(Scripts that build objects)
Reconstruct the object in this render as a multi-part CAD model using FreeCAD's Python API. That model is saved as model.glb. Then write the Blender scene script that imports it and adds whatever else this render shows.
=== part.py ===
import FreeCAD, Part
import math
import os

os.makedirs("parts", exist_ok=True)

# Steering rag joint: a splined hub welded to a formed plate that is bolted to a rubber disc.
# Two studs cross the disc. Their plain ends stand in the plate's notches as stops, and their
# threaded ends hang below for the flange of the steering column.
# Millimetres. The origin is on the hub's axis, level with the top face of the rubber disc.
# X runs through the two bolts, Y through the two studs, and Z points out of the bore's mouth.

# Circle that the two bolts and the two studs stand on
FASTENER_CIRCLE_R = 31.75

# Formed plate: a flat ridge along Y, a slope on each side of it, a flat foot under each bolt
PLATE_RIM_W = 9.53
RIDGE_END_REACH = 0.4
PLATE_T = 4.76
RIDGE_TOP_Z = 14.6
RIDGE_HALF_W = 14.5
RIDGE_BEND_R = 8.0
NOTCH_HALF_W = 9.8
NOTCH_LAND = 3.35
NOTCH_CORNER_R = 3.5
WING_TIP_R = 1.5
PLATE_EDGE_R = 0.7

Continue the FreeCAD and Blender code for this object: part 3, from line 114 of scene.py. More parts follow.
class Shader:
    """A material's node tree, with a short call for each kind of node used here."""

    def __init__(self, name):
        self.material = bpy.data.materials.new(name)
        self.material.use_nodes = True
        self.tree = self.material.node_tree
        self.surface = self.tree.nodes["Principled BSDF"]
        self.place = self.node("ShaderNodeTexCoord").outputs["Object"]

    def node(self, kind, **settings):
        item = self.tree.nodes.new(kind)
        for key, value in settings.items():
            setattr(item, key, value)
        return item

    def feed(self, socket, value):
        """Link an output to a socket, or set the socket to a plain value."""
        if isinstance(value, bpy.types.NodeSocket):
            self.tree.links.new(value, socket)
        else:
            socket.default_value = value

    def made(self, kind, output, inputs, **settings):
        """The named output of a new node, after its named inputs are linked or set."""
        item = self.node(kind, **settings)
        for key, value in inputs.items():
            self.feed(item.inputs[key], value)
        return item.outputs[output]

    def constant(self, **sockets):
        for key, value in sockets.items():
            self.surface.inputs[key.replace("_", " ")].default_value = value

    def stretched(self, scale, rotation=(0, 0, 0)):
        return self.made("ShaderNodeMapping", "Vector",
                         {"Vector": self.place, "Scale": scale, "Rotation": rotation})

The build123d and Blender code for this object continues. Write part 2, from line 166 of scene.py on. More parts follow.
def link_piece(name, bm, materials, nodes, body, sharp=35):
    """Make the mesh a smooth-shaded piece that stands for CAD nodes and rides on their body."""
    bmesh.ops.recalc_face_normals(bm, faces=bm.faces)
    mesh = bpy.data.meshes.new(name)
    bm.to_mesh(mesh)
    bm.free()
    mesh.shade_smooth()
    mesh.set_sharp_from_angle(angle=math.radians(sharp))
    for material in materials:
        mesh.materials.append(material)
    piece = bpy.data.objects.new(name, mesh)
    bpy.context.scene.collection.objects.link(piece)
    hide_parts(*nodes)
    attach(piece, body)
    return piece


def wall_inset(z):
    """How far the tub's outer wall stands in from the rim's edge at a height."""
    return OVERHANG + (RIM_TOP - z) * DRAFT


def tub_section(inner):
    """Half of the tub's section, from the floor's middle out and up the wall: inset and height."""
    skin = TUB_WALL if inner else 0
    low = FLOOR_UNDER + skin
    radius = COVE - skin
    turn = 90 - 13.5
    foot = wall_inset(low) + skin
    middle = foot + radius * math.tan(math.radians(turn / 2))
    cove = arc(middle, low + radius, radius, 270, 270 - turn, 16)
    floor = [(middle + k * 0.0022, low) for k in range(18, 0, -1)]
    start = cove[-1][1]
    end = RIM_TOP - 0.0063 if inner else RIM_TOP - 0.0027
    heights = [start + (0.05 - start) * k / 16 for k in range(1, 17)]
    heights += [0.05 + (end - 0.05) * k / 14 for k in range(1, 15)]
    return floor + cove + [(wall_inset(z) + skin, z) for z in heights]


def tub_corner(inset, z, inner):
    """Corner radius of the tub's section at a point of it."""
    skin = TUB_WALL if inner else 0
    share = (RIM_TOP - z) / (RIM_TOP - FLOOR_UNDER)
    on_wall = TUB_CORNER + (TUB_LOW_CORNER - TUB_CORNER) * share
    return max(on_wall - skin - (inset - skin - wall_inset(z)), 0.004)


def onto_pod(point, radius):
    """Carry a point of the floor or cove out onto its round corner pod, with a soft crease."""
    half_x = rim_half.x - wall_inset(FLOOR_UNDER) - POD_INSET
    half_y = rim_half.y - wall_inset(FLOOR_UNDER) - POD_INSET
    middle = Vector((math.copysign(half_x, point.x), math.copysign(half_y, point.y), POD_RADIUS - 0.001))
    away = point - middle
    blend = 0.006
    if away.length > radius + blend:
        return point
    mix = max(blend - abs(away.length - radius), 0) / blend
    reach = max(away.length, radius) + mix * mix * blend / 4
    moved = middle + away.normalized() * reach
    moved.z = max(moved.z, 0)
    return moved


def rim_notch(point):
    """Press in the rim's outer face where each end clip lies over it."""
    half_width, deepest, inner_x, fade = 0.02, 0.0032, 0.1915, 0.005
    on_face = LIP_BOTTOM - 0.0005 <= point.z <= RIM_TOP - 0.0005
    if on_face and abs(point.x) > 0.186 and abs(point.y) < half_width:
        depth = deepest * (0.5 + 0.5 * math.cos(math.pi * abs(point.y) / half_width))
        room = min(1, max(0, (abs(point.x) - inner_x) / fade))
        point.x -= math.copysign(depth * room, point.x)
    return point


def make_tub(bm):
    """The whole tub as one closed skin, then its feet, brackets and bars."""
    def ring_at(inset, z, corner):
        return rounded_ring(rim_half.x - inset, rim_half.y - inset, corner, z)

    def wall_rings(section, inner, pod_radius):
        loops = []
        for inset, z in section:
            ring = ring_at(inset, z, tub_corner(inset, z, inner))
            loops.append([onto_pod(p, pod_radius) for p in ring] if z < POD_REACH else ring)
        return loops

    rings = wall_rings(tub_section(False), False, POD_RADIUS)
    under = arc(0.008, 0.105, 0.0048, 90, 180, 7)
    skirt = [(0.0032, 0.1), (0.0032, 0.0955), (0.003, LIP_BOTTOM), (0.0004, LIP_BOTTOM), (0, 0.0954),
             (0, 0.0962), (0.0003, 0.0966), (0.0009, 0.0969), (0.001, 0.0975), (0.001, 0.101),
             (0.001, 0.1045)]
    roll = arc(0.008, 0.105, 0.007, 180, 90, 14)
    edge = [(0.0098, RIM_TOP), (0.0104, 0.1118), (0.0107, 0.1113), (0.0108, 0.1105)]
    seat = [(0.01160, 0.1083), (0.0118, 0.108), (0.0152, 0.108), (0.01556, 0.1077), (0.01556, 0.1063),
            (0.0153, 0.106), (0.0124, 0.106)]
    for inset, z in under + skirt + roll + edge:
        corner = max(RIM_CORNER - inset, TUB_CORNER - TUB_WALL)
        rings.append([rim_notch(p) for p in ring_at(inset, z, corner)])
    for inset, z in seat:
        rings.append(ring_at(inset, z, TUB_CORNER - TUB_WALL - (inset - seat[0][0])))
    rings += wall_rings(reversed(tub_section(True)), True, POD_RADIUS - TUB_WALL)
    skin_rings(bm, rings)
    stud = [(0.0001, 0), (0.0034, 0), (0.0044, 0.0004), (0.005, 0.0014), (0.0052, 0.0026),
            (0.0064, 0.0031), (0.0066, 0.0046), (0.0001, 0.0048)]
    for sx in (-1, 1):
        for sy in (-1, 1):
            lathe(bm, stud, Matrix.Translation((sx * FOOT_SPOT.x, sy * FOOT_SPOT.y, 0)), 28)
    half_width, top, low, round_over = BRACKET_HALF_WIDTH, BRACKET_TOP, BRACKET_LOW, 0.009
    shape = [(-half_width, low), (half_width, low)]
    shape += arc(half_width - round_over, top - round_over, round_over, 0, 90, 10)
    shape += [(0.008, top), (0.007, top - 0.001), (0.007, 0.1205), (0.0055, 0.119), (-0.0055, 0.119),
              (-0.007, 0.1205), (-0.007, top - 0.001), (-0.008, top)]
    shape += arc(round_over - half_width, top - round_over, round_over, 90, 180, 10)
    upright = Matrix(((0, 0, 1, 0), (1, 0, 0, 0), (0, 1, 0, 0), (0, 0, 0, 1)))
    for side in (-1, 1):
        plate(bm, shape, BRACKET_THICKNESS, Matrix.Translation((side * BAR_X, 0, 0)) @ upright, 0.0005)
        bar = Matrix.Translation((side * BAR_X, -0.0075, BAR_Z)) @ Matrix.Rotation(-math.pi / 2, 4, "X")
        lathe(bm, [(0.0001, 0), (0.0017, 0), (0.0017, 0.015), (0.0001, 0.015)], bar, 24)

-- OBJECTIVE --
Repeat word for word every line from the start of the entries to the line holding "PLATE_EDGE_R = 0.7", inclusive, and nothing else.

-- THE SOLUTION --
Reconstruct the object in this render as a multi-part CAD model using FreeCAD's Python API. That model is saved as model.glb. Then write the Blender scene script that imports it and adds whatever else this render shows.
=== part.py ===
import FreeCAD, Part
import math
import os

os.makedirs("parts", exist_ok=True)

# Steering rag joint: a splined hub welded to a formed plate that is bolted to a rubber disc.
# Two studs cross the disc. Their plain ends stand in the plate's notches as stops, and their
# threaded ends hang below for the flange of the steering column.
# Millimetres. The origin is on the hub's axis, level with the top face of the rubber disc.
# X runs through the two bolts, Y through the two studs, and Z points out of the bore's mouth.

# Circle that the two bolts and the two studs stand on
FASTENER_CIRCLE_R = 31.75

# Formed plate: a flat ridge along Y, a slope on each side of it, a flat foot under each bolt
PLATE_RIM_W = 9.53
RIDGE_END_REACH = 0.4
PLATE_T = 4.76
RIDGE_TOP_Z = 14.6
RIDGE_HALF_W = 14.5
RIDGE_BEND_R = 8.0
NOTCH_HALF_W = 9.8
NOTCH_LAND = 3.35
NOTCH_CORNER_R = 3.5
WING_TIP_R = 1.5
PLATE_EDGE_R = 0.7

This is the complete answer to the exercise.